Juke Joint Fest weekend in Clarksdale is generally rain-free, but the last couple of years have been an exception. 2017 was a complete wash-out, and this year was harassed by rain, but not quite as bad as the year before. With a day of free music on five-or-so stages, not including informal pop-up performances around downtown, the festival is a surfeit of great blues and roots music, and the only real dilemma is choosing between equally great bands on different stages at the same time. The one stage that consistently features the best in Mississippi blues is the stage in front of Roger Stolle’s landmark Cat Head Delta Blues and Folk Art on Delta Avenue. Stolle is the big mover and shaker behind the Juke Joint Festival, as he is with all things blues in Clarksdale, and his store is a mandatory first stop for the first-time blues tourist in the Mississippi Delta, offering books, magazines, DVD’s, vinyl records, compact discs, posters and homemade folk art, including priceless works by Super Chikan himself. The stage in front of the store started early this year with Little Joe Ayers from Holly Springs, and as the day progressed featured such Hill Country artists as Kent Burnside, David Kimbrough, Andre Evans and the Sons of Otha fife and drum band, R. L. Boyce, Robert Kimbrough Sr and Duwayne Burnside. The rain ended about noon, but then heavy winds blasted through downtown Clarksdale, and soon the whole downtown area was without power. But the musicians in front of Cat Head managed to salvage something from the afternoon, with an informal jam session featuring Duwayne, R. L. Boyce, David Kimbrough and others. Kesha Burton, a young woman from Brownsville, Tennessee that Boyce and Willie Hurt have been mentoring got an opportunity to play the bass drum with Otha Evans, and the drum set during the acoustic jam session during the power outage. Despite difficulties, it was a satisfying day of blues indeed.

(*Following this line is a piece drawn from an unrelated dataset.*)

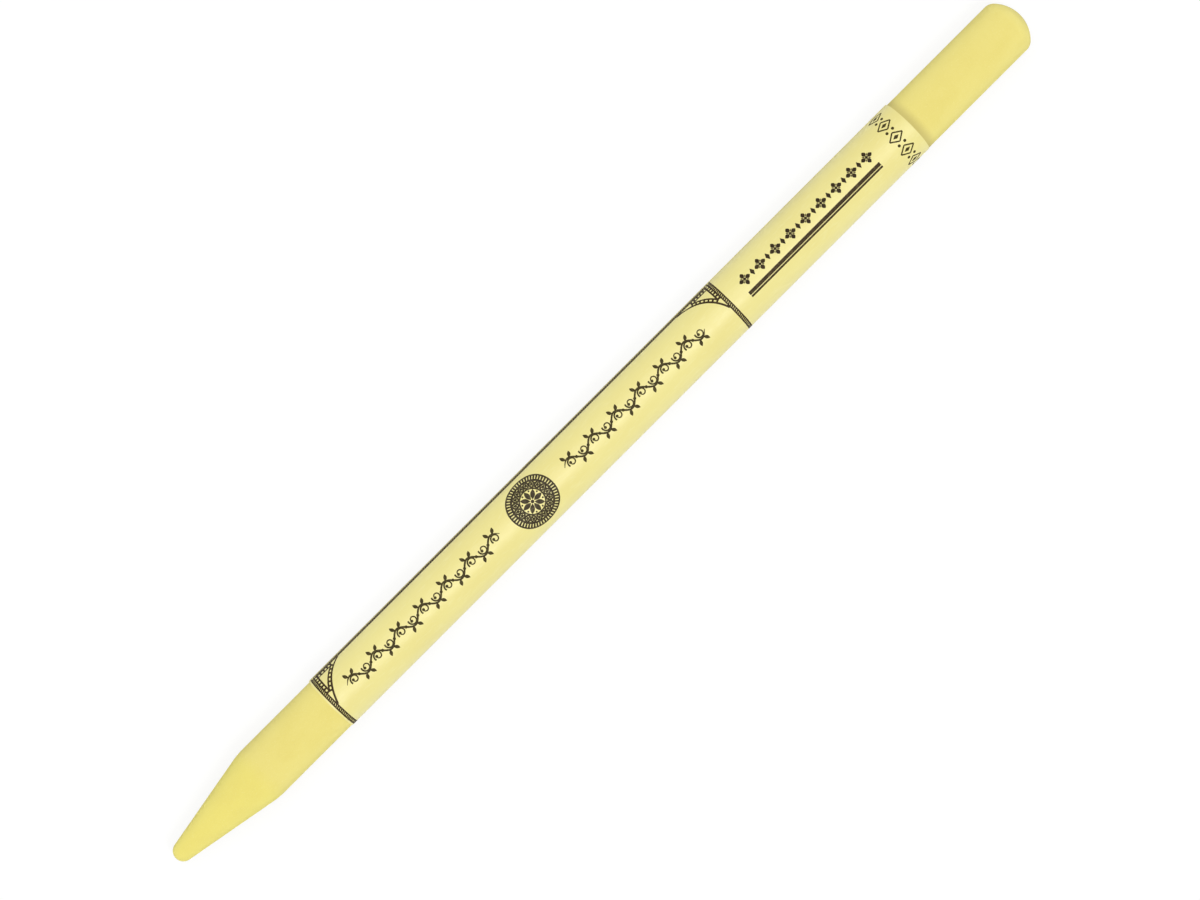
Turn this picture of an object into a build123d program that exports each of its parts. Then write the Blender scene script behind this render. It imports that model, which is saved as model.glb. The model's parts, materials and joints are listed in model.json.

New Orleans’beloved Jazz Fest celebrates the wide diversity of New Orleans music, but the Memphis equivalent, the Beale Street Music Festival generally does not feature Memphis’ musical culture or history, despite the occasional appearance of a big Memphis or Mid-South act, such as Yo Gotti or the North Mississippi All-Stars. So people who want to delve deeply into the musical culture of Memphis and the surrounding area must look elsewhere, and fortunately, there is a festival geared particularly to the indigenous music cultures of the Mid-South, the Memphis Music and Heritage Festival. Founded in 1982 by a non-profit called the Center for Southern Folklore, the festival is a free event across two days and six downtown Memphis stages (four of them outdoors) where the best in local soul, blues, jazz, gospel, bluegrass, indie rock, fife-and-drum music, majorettes and drumlines are presented. The line-up is always surprising and enjoyable, but this year’s Saturday schedule involved a number of artists from the Mississippi Hill Country, including veteran Como bluesman R. L. Boyce, who recently released his third album Roll & Tumble on the Waxploitation label out of California, who was joined by guitarist Luther Dickinson at the Center for Southern Folklore stage. The highlight was a song that Boyce improvised on the spot for the victims of the flooding in Houston, entitled “We Can’t Drink This Water.” Young up-and-comer Cameron Kimbrough, a grandson of the late Junior Kimbrough, performed on the same stage with drummer Timotheus Scruggs and some assistance on tambourines from his mother Joyce Jones and R. L. Boyce’s daughter Sherena. Jones, affectionately known as “She-Wolf”, was herself featured with her band on the Gayoso Stage later in the day, performing several of her original songs, including “Poor Black Man” and “Juke Joint Party”, and Sharde Thomas, granddaughter of the late Otha Turner, performed with her Rising Star Fife and Drum Band on the large Peabody Place stage to a decent-sized crowd. These were just a handful of the hundred or so artists that performed each day on the various stages, and while the donation cans were passed around frequently, there were no VIP areas, no fenced-in areas, and no stages requiring tickets or wristbands. A day spent at the Memphis Music and Heritage Festival will immerse you in the diverse cultures of the people of Memphis and the Mid-South.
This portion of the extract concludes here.